Open nespinoza opened this issue 3 years ago • 8 comments

Hi @shbhuk!

Thanks a lot for this beautiful package. I had one request, though, that it was not obvious to me how to implement (but which apparently Jason Eastman did implement in his IDL and web-version --- which is not working anymore): have you thought of adding support for Hubble Space Telescope time-stamps? This would be super helpful!

Thanks in advance, Néstor

nespinoza avatar Apr 03 '21 21:04 nespinoza

Hi Nestor, You're welcome!

Yes, the IDL code and web version does include support for HST. We currently do not include that, but if this is something that could be useful, we can consider it. Realistically, given time constraints, I don't think this will be feasible in the near future (t > 1 month). Let us know!

Shubham

shbhuk avatar Apr 03 '21 22:04 shbhuk

Hi Shubham,

Thanks for the quick reply! I understand. The reality of HST time-stamps (according to Jason's paper and the HST Helpdesk) is that the actual on-board UTC timing has a precision of only ~1 second. I think this means, thus, that the most important corrections are (a) (because of the Romer delay) the object's coordinates and (b) the UTC to TDB conversion.
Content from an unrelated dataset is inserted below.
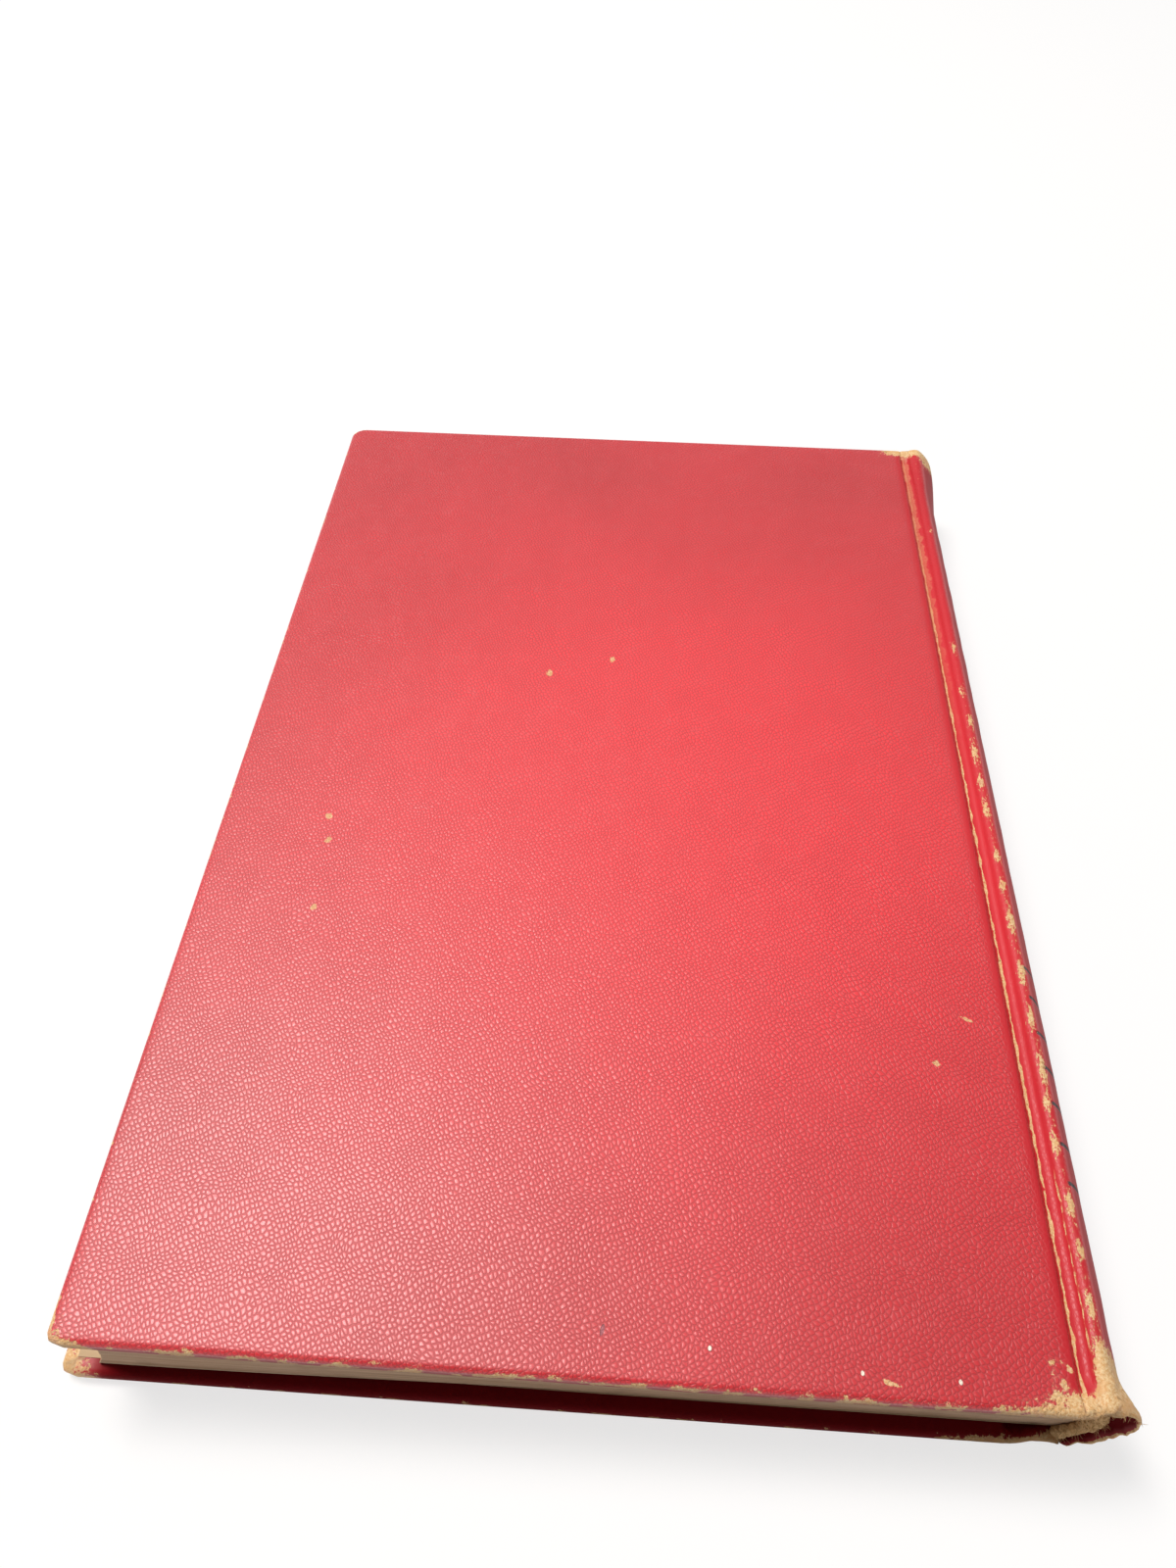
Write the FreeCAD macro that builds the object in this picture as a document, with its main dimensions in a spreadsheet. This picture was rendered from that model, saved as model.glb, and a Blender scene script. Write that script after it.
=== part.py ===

The Shapiro delay (at most 0.1 ms), the Einstein delay (~sub-second when comparing times measured both at the Earth and Hubble, whose speed around the Earth is about ~7600 m/s) and even the actual location of HST (~20 ms is the light travel-time between HST and the surface of the Earth) seem to not be important at this level of precision, which I think implies one could reasonably just use barycorrpy as is to calculate this and one would obtain a better-than-second precision on the time-stamps even when selecting a random location.

Do you know if any of the other corrections you folks do are also much smaller than the ones I mentioned? If they are, then this might be straightforward to implement. Would be good to check what Jason did in his web-form, though. I do not have an IDL licence, so can't check his code :-(.

Néstor

nespinoza avatar Apr 03 '21 23:04 nespinoza

Hi Nestor, Correct, currently in barycorrpy, we're including the clock correction (UTC to TDB), geometric correction (Romer delay), and then the Einstein delay. We do not include the Shapiro delay, since that would require extra ephemeris calls (+1 for the Sun, and perhaps additional for Jupiter, Saturn), since this is ~ 20 us. We do include the Einstein delay since that does not require any extra queries (even though it's a us effect).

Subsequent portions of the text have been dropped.